This is Maria McCann’s third novel and it has large shoes to fill: her debut, As Meat Loves Salt, set during the English Civil War, is one of the most compelling pieces of historical fiction I’ve read (with one of the most conflicted, unsettling antiheroes). Her second book, The Wilding, was set at a similar period and, for me, wasn’t nearly as powerful; but Ace, King, Knave is a return to form. Moving away from the male narrators and the 17th-century setting of the first two novels, McCann draws us into the roistering world of 18th-century London, and the experiences of two very different women.
The daughter of a country gentleman, Sophia Buller is plain and idealistic and cursed with what her family euphemistically refers to as a ‘little weakness’. She can hardly believe her luck when the charming, handsome Edmund Zedland proposes marriage to her, and she loses herself in fantasies of the marital bliss to come. But, as Sophia follows her new husband first to Bath and then to a distinctly unprepossessing house in London, she realises that marriage is not the union of two souls, as she’d imagined. Edmund spends most of his time away from her, allegedly in the pursuit of his father’s debtors, refusing to allow Sophia to be the wifely helpmeet she dreams of being. And so she finds herself stranded in a shabby, unfamiliar city with unsympathetic servants, struggling to educate Edmund’s recalcitrant pageboy Titus and trapped in a very different kind of married life to that she’d expected.
Over on the other side of town, another woman is also beginning to reassess her life.
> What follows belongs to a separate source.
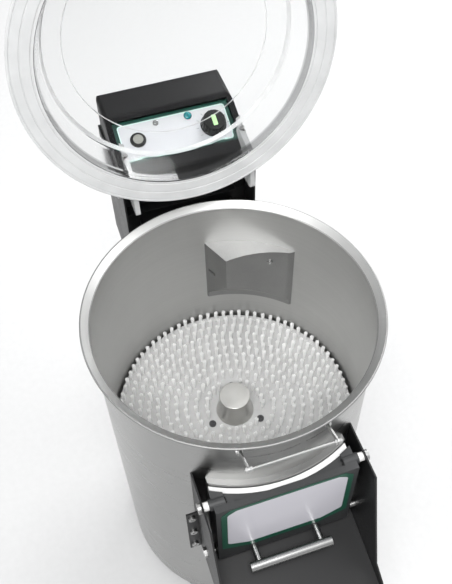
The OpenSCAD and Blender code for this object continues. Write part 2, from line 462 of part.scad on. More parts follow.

Betsy-Ann Blore has never had romantic illusions: as an ex-tinker, ex-whore and ex-kept woman, she has seen more than her fair share of the underbelly of life, and she still plays her part in it by buying and selling goods of questionable provenance. But now her partner Sam, deprived of his old trade of cardsharp, has joined Betsy-Ann’s thuggish brother Harry and his crew of resurrectionists. As the stench of death thickens in Betsy-Ann’s lodgings and Sam grows ever more miserable and drunken, she keeps herself occupied: practising her sleight of hand with the cards, counting her assets, and remembering her previous keeper, the good-looking Ned Hartry – scourge of the card-tables and the only man Betsy-Ann has truly loved.
‘Knave of Hearts,’ she said. The words excited her. A king had a queen and duties, but a knave only ever had mistresses; he was slippery and dangerous, like the cards themselves.
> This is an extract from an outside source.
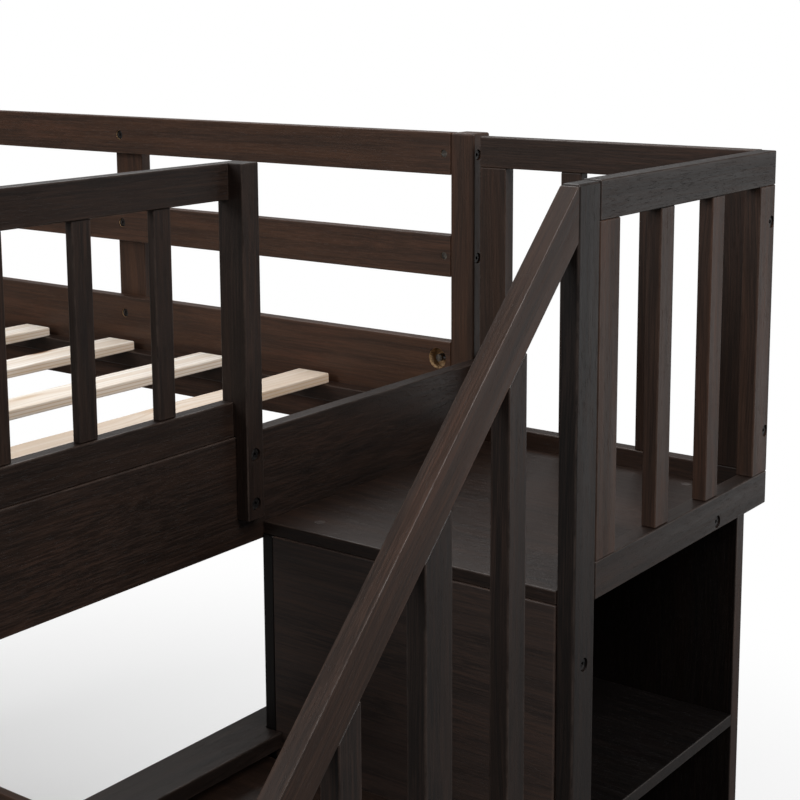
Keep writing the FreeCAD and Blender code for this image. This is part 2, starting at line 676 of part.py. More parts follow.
for family, solids in bolt_solids.items():
    group(family, solids)
group("cross_nuts", nut_solids)
group("screw_caps", caps)

doc.recompute()

faults = [item.Name for item in doc.Objects if {"Invalid", "Error"} & set(item.State)]
if faults:
    raise RuntimeError("failed objects: " + ", ".join(faults[:20]))
for node in nodes:
    if node.Shape.isNull() or not node.Shape.isValid():
        raise RuntimeError("bad shape: " + node.Label)

os.makedirs("parts", exist_ok=True)
for node in nodes:
    node.Shape.exportStep(f"parts/{node.Label}.step")
print(len(nodes), "nodes written")
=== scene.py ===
import logging
import math
from dataclasses import dataclass, field
from enum import Enum

import bpy
import numpy as np
from mathutils import Euler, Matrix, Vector


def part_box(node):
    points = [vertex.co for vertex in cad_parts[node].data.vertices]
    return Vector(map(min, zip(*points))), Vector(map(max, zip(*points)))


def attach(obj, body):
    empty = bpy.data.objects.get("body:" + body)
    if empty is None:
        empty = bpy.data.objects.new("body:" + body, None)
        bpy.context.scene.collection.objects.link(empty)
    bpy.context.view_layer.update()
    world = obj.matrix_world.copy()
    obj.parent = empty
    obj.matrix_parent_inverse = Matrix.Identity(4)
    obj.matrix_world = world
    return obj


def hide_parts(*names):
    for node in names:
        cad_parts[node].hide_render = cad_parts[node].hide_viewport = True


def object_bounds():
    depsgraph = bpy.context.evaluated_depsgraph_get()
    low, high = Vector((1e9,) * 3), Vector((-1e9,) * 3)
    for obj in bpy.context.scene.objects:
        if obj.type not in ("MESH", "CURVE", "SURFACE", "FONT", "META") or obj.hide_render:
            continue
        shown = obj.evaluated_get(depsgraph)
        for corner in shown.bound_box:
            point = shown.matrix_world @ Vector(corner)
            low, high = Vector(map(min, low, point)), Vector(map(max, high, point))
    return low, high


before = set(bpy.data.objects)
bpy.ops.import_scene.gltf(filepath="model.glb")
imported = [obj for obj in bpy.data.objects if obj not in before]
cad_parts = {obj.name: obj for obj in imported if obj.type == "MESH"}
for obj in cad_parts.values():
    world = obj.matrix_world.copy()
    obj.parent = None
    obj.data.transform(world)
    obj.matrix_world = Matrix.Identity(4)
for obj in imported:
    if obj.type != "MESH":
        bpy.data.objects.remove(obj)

CAD_LOW, CAD_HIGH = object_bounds()
LOG = logging.getLogger("bunk_bed")
WHITE = (1.0, 1.0, 1.0, 1.0)


def write_layers(mesh: bpy.types.Mesh, layers: dict) -> None:
    """Store vectors on a mesh, one for each vertex.

    Args:
        mesh: the mesh that carries them.
        layers: attribute name to an array with a row of three numbers for each vertex.
    """
    for name, rows in layers.items():
        layer = mesh.attributes.new(name, "FLOAT_VECTOR", "POINT")
        layer.data.foreach_set("vector", rows.astype(np.float32).ravel())


class Grain(Enum):
    """The way that a board's grain runs in the row frame."""

    ALONG_BED = (0, 1, 2)
    ACROSS_BED = (1, 0, 2)
    UPRIGHT = (2, 0, 1)
    UP_THE_STAIR = (9, 9, 9)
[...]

McCann creates a very firm divide between Sophia’s and Betsy-Ann’s narrations: even though they’re both told in third-person, there’s no danger of confusing the two. The very language undergoes a transmutation and McCann manages to do what she did in As Meat Loves Salt: the language is so completely convincing that it gives the story itself an added sense of authenticity. Betsy-Ann’s tale is told in an initially bewildering mixture of plain English and 18th-century cant (fortunately there’s a glossary at the back although, reading this on a Kindle, I only noticed this at the very end). Although I was often left baffled, I was also absolutely intrigued by it and now, should the opportunity arise, I feel that I could tackle a conversation with any of Covent Garden’s 18th-century denizens (by the end of the book you’ll be familiar with wipers, autem morts, kinchins, Romeville, Abbesses and all sorts).
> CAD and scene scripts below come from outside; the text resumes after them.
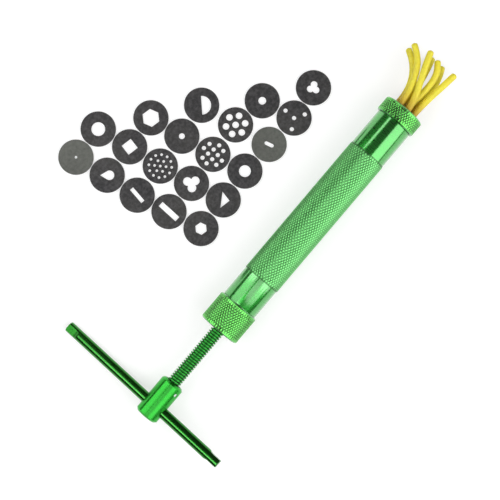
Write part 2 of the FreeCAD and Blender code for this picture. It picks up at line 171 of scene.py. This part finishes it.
# Knurled or threaded anodised aluminium: crests rubbed pale, grooves deep in dye and shade.
def makeGrooved(name, finish):
    material, tree, shader, where = newMaterial(name)
    centred = addNode(tree, "ShaderNodeVectorMath", {0: where, 1: axisPlace}, operation="SUBTRACT")
    across = addNode(tree, "ShaderNodeVectorMath", {
        0: centred.outputs[0], 1: (0, 1, 1)}, operation="MULTIPLY")
    radius = addNode(tree, "ShaderNodeVectorMath", {0: across.outputs[0]}, operation="LENGTH")
    height = addNode(tree, "ShaderNodeMapRange", {
        "Value": radius.outputs["Value"], "From Min": finish["darkRadius"] * mm,
        "From Max": finish["paleRadius"] * mm})
    tint = addNode(tree, "ShaderNodeMix", {
        "Factor": height.outputs["Result"], "A": linearColour(finish["groove"]),
        "B": dyeColour(tree, where, finish)}, data_type="RGBA")
    tree.links.new(tint.outputs["Result"], shader.inputs["Base Color"])
    setSockets(shader, {
        "Metallic": 1.0, "Roughness": finish["roughness"], "Coat Weight": finish["coat"],
        "Coat Roughness": anodisedLook["groovedCoatRoughness"], "Coat IOR": anodisedLook["coatIor"]})
    return material


discLook = {
    "batch": 26.0, "batchRange": (0.35, 0.65),    # mm from one tone to the next, and how sharply
    "grain": 1.7, "grainRange": (0.4, 0.75),      # mm across a mottle
    "mottling": 0.6, "pitDepth": 0.05, "pitStrength": 0.15,
    "roughness": 0.5, "metallic": 0.2,            # the oxide hides most of the metal
}
darkTones = {"cool": "242325", "warm": "343331", "mottle": "5C5A5C"}
wornTones = {"cool": "5A5B56", "warm": "62645E", "mottle": "3E3F3C"}


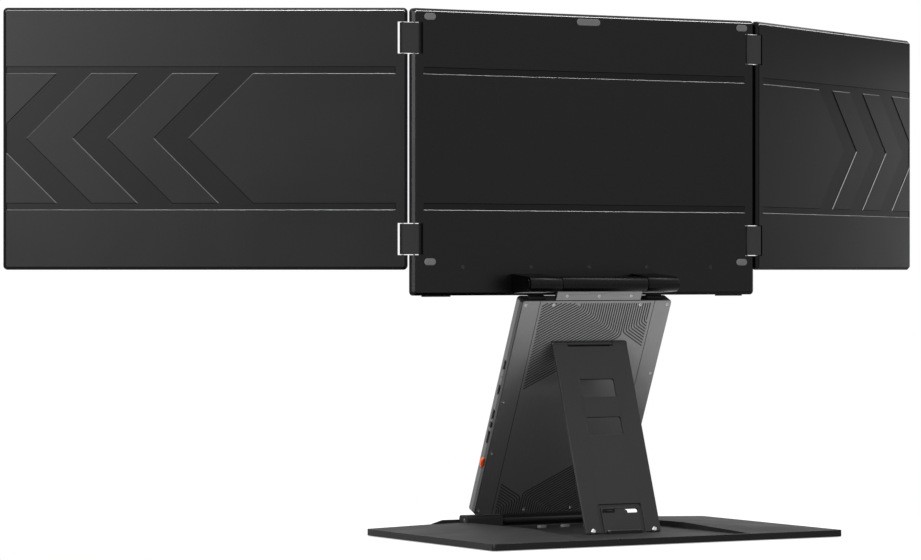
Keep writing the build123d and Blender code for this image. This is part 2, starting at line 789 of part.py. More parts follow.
def engrave(path, half_turn):
    """Adds one trace to the open sketch, as a band with a rounded bend."""
    if half_turn:
        path = [(-x, 2 * trace_center - y) for x, y in path]
    half = trace_width / 2
    if len(path) == 2:
        (x0, y0), (x1, y1) = path
        run = hypot(x1 - x0, y1 - y0)
        turn = degrees(atan2(y1 - y0, x1 - x0))
        with Locations(Location(((x0 + x1) / 2, (y0 + y1) / 2, 0), (0, 0, 1), turn)):
            SlotOverall(run + trace_width, trace_width)
        return
    sides = []
    for hand in (1, -1):
        (x0, y0), (x1, y1), (x2, y2) = path
        first = Vector(x1 - x0, y1 - y0).normalized()
        second = Vector(x2 - x1, y2 - y1).normalized()
        off_first = Vector(-first.Y, first.X) * half * hand
        off_second = Vector(-second.Y, second.X) * half * hand
        miter = (off_first + off_second) * (half * half / (half * half + off_first.dot(off_second)))
        corners = [Vector(x0, y0) + off_first, Vector(x1, y1) + miter, Vector(x2, y2) + off_second]
        turn_left = first.X * second.Y - first.Y * second.X > 0
        radius = trace_bend_radius - half if (hand > 0) == turn_left else trace_bend_radius + half
        sides.append((corners, radius))
    with BuildLine() as outline:
        near = FilletPolyline(*sides[0][0], radius=sides[0][1])
        far = FilletPolyline(*sides[1][0], radius=sides[1][1])
        Line(near @ 0, far @ 0)
        Line(near @ 1, far @ 1)
    make_face(outline.edges())


long_run = trace_side_x + trace_turn[0]
small_run = trace_side_x - trace_small_turn[0]
trace_paths = [trace_path(trace_turn, -trace_side_x, i * trace_pitch, trace_top)
               for i in range(int(long_run / trace_pitch) + 1)]
trace_paths += [trace_path(trace_small_turn, trace_side_x, i * trace_pitch, trace_top)
                for i in range(int(small_run / trace_pitch) + 1)]
trace_paths = [path for path in trace_paths if path[0][1] < trace_top - trace_width]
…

For me, Betsy-Ann was the more interesting character as well as the most verbally engaging: we’re all familiar with stories of rakes and tarts with hearts of gold, but McCann goes beyond the easy stereotypes to show us a brutally plausible picture of London’s criminal underworld, as Betsy-Ann scrabbles to make a living and keep what little independence she can from the men around her. Sophia, I’m sorry to say, I found rather dull by contrast, mainly because for much of the book she felt like little more than a passive overgrown child, displaying neither spirit nor curiosity, and making little effort to tackle her situation. In a way, of course, this only emphasises that – while Sophia has many advantages over Betsy-Ann – she too is at the mercy of the men in her family, who can treat her as they please, and transfer her like property from one to the other. It may be done in a more legal and more socially acceptable fashion than it’s done in Betsy-Ann’s world, but the essence of the contract is the same: one man passing his woman onto another. Perhaps the only difference is that Sophia has been brought up to expect this treatment to be sugared by pretty words and presents. After all: ‘Boys are taught how to strike off shackles, girls how best to bear them.’
Similar in subject and feel to Slammerkin, this is an absorbing story which serves up cardsharps, secrets and rakes with a dash of low-life and a hefty dose of bleak authenticity. This London is a place where innocents of every class are gulled and where appearances mean everything… and nothing. There were little titbits of information that delighted me: who knew, for example, that one of Beau Nash’s successors as Master of Ceremonies in Bath was Samuel Derrick, often credited as being the man behind the notorious Harris’s List? And I was tickled by what seemed to be a passing reference to the Chevalier d’Eon, giving fencing lessons in petticoats: a throwaway comment and no more than a flash of period colour, but still rather fun. The conclusion of the novel is perhaps a little abrupt and tidy to be entirely satisfying (I wanted to know a bit more about what happened to the characters afterwards), and for me it’s not quite up there with As Meat Loves Salt, but it’s nevertheless a gripping and atmospheric meander through the seedier side of 18th-century London.
I received this book from the publisher via Netgalley in return for a fair and honest review.